People say Z is too inconsistent. Game Score is a relatively simple formula that has been around for awhile thanks to Bill James. It measures how well one does in each start by assigning a singular number to it. Z’s average game score in his career is 55. Since 1950, that’s tied for 63rd with Dan Haren, Tim Hudson, CC Sabathia, Justin Verlander, Mike Mussina, Dwight Gooden, Dave Steib, Phil Neikro and several others. Game score only goes back to 1919, but Zambrano sits in the same spot if we go back that far. Among Cubs starting pitchers with 1000 or more innings, only Fergie Jenkins and Kerry Wood have a better average game score. That’s it.

Similar to the above, we can use quality start percentage (QS%) to also see how consistent a pitcher was. It’s far from perfect, but no stat is (especially the traditional ones). Since 1950 he’s 54th. He ranks right behind Nolan Ryan and ahead of John Smoltz. He ranks 51st if we go back to 1919 (as far back as they have the stat). Only 50 pitchers have had a higher percentage of their starts be quality starts. Among Cubs players since 1919, only Bill Hands (.634), Fergie Jenkins (.628) and Kerry Wood (.624) have a higher QS% than Zambrano.

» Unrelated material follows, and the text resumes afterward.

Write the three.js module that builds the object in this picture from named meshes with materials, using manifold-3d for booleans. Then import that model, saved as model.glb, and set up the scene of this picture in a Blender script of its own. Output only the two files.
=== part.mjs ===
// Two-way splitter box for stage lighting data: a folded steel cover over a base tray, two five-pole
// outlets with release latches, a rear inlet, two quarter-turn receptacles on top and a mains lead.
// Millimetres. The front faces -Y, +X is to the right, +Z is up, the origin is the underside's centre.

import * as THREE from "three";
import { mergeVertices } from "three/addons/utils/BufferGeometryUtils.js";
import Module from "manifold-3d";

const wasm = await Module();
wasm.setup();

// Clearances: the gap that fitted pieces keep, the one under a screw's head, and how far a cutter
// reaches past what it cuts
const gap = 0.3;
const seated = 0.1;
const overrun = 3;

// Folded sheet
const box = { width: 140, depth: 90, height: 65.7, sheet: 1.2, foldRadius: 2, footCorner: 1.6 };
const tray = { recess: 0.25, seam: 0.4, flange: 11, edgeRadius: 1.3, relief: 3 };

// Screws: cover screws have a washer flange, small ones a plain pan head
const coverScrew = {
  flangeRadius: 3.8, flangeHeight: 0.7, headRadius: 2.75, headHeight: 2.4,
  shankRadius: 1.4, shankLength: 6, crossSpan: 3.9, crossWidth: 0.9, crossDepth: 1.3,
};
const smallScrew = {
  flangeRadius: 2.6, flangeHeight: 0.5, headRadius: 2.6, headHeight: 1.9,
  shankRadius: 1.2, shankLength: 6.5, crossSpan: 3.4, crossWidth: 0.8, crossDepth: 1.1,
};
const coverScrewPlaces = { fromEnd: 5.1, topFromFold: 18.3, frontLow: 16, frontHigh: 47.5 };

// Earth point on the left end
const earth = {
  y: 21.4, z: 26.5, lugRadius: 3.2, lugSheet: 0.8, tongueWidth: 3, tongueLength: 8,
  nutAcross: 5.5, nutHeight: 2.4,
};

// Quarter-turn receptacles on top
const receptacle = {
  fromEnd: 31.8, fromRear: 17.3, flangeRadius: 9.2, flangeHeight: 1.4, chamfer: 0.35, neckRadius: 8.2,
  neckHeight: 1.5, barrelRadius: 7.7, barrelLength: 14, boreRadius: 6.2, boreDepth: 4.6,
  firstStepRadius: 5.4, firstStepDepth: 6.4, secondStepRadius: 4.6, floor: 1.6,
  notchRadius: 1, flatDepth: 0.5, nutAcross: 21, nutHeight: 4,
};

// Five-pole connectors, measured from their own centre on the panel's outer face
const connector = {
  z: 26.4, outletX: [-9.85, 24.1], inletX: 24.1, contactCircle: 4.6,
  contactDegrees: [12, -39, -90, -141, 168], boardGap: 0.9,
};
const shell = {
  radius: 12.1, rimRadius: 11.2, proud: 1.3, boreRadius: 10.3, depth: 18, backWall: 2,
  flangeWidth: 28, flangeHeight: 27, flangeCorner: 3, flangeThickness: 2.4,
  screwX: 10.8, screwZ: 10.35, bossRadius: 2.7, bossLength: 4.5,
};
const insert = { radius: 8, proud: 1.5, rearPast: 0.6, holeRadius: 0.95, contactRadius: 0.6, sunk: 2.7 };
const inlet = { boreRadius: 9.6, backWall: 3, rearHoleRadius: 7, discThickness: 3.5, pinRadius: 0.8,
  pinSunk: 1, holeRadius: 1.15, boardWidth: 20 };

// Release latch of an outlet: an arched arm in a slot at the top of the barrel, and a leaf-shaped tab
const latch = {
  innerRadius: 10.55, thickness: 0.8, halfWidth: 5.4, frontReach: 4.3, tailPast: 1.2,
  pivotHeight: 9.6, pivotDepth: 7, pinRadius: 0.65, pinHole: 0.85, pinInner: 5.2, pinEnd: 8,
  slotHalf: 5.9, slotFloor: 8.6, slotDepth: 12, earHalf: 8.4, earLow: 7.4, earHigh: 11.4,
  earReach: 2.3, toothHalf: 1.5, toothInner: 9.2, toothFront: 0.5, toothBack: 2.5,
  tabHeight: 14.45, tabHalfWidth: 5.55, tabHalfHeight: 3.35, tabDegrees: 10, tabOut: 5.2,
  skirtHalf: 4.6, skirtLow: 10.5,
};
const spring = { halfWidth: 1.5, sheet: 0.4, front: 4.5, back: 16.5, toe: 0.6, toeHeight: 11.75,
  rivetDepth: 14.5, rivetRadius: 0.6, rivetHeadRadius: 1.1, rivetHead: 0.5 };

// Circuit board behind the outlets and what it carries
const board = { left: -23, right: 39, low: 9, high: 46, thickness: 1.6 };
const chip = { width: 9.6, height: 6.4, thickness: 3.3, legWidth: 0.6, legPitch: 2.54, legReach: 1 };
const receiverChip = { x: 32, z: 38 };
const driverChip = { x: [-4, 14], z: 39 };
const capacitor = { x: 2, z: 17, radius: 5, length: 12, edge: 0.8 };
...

Moving on to some of the advanced metrics. Since 1950 (60% starts, 1000 innings), Z’s 31.1 WAR ranks 37th among for players through the age of 29 (Zambrano turns 30 later this season). Only 36 starting pitchers since 1950 have been better than Zambrano through the age 29 season. Since 1901 he ranks 53rd and in the entire history of baseball only 79 were more valuable than Zambrano. Since 1950, only Fergie Jenkins and Rick Reuschel were more valuable Cubs pitchers (same parameters) than  Zambrano. He’s also 3rd most valuable since 1901 and since 1876 he’s 5th (John Clarkson 2nd, Clark Griffith 4th).

Among all pitchers since 1950 (60% starts, 1000 or more innings), Z’s 31.1 WAR ranks 99th. WAR is a counting stat so it will continue to rise. Since 1901 he ranks 164th and 197th in the entire history of the game. Think about that one for a moment too. In the entire history of baseball, more than 130 years, not even 200 have been better than Carlos Zambrano. So far. There are hundreds of pitchers each and every season.

Since 1950, no age limit, only 4 Cubs starting pitchers have been more valuable than Zambrano. Only 7 have been since 1901 and he ranks 11th since 1876. Bill Hutchinson, Clark Griffitch and John Clarkson all pitches in the 1880s when baseball was such a different game than it is today. They’re just ahead of Zambrano. How many people who attended a Cubs game this season saw those guys pitch? How many of them saw Mordecai Brown, Pete Alexander or Hippo Vaughn pitch? For that matter, how many of them even saw Bob Rush, Fergie Jenkins or Rick Reuschel pitch? There are only 3 pitchers on the list above Zambrano that I saw: Jenkins, Reuschel and Maddux. I was -2 years old when Reuschel began his Cubs career and -6 when Jenkins did. Each had long enough careers that I remember watching them when I was a child. Maddux is still my favorite player ever and I remember not only his Cubs days well, but also his days in a Braves uniform. It would be silly to sit here and say Zambrano is as good as Maddux, because it’s not even close, but in a Cubs uniform he wasn’t much less valuable.

Everything above is where Zambrano ranks in various eras and various statistics. I didn’t cherry pick any of them. I looked for some stats that I know the average fan still loves. I looked for stats that fans have specifically criticized Zambrano for.